Jamal Roberts

No. 20 – Missouri Tigers
- Position: Running back
- Class: Redshirt Junior

Personal information
- Born: October 26, 2004 (age 21)
- Listed height: 6 ft 0 in (1.83 m)
- Listed weight: 216 lb (98 kg)

Career information
- High school: St. Mary's (St. Louis, Missouri)
- College: Missouri (2023–present);
- Stats at ESPN

= Jamal Roberts (American football) =

American football player (born 2004)

Jamal Roberts (born October 26, 2004) is an American college football running back for the Missouri Tigers.

==Early life==
Roberts attended St. Mary's High School in St. Louis, Missouri.

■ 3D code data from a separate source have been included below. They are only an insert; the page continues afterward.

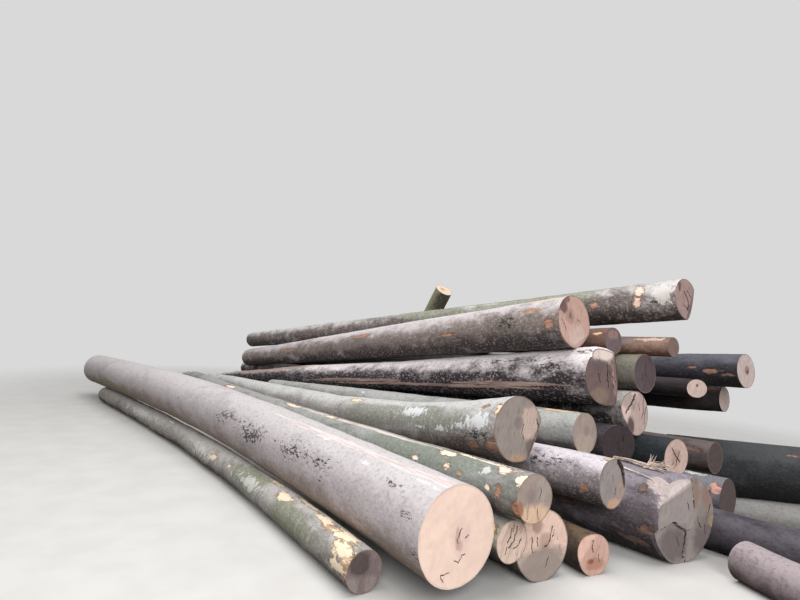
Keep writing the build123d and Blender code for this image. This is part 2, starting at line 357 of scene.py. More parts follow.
def skin(timber, look, lumps):
    """The mesh around a log: its corners, its faces, how many of those are bark, and the corners' values."""
    segments, first, longest, _ = FINENESS[look.fine]
    angles = np.linspace(0, 2 * math.pi, segments, endpoint=False)
    starts, ends = rim_places(timber, angles, True), rim_places(timber, angles, False)
    shares = steps(timber.length, first, longest)
    along = starts + shares[:, None] * (ends - starts)
    turn = np.tile(angles, len(shares))
    probe = np.clip(along, starts + RIM_MARGIN, ends - RIM_MARGIN)
    radius = timber.surface(probe.ravel(), turn).reshape(along.shape)
    radius = np.concatenate([mended(ring, timber.size(places)[0]) for ring, places in zip(radius, along)])
    along = along.ravel()
    from_butt = along - timber.low
    local = np.column_stack([radius * np.sin(turn), radius * np.cos(turn), along])
    swell = look.rough * sum(height * lumps(local, *lump) for height, *lump in BARK_LUMPS)
    swell += knot_bumps(look.knots, from_butt, turn, radius)
    values = {kind: patch_field(look.patches.get(kind, ()), from_butt, turn, radius) for kind in KINDS}
    height, *lump = TORN_LUMPS
    ragged = np.maximum(values["bare"], values["rust"]) + height * lumps(local, *lump)
    swell -= BARE_DEPTH * smooth(ragged, *TORN_EDGE)
    radius = radius + swell

    places = [timber.axis(along) + timber.outward(turn) * radius[:, None]]
    grains = [np.column_stack([radius * np.sin(turn), radius * np.cos(turn), from_butt])]
    rims = [np.ones(len(turn))]
    count = len(turn)
    rows = np.arange(count).reshape(-1, segments)
    faces = tube(rows)
    bark_faces = len(faces)
    for edge, forward in ((rows[0], True), (rows[-1], False)):
        for corners, grain, ring in end_rows(timber, look, lumps, angles, radius[edge], forward):
            row = count + np.arange(len(corners))
            count += len(corners)
            faces += end_faces(edge, row, forward)
            edge = row
            places.append(corners)
            grains.append(grain)
            rims.append(np.full(len(corners), ring))
    # How far up each bark corner faces, 1 on top and -1 below: it steers the bark's pale top and dark
    # underside, partly painted light and painted shade
    values["side"] = np.cos(turn)
    beyond = np.full(count - len(turn), -1.0)
    values = {kind: np.concatenate([field, beyond]) for kind, field in values.items()}
    places = np.vstack(places)
    places[:, 2] = np.maximum(places[:, 2], 0.0)
    return places, faces, bark_faces, {"grain": np.vstack(grains), "rim": np.concatenate(rims), **values}


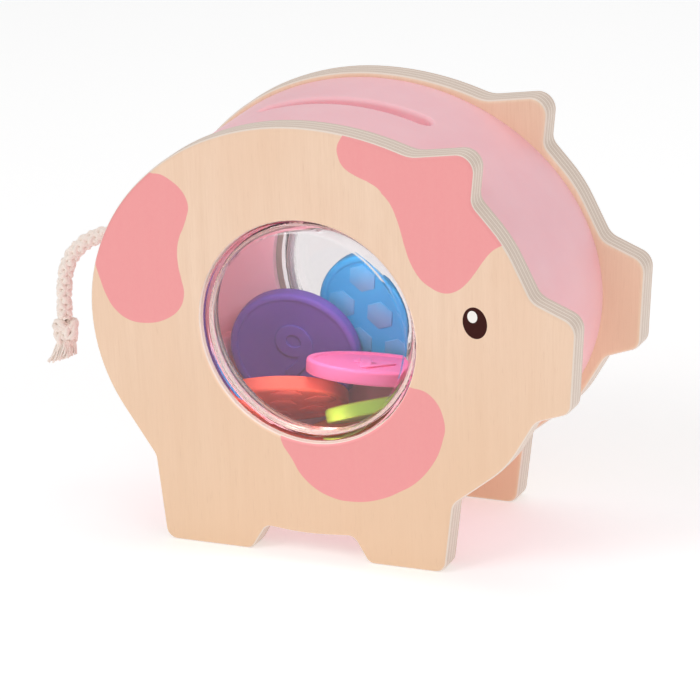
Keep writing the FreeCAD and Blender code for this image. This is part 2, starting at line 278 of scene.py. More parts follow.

As a senior in 2022, he rushed for 1,899 yards with 28 touchdowns and was named the class 4 offensive player of the year. He committed to the University of Missouri to play college football.

==College career==
Roberts played in two games his first year at Missouri in 2023, rushing one time for negative one yard, and redshirted. As a redshirt freshman in 2024, he appeared in 13 games and 53 carries for 216 yards with three touchdowns. Roberts spent 2025 as the backup to Ahmad Hardy, rushing 124 times for 753 yards with six touchdowns.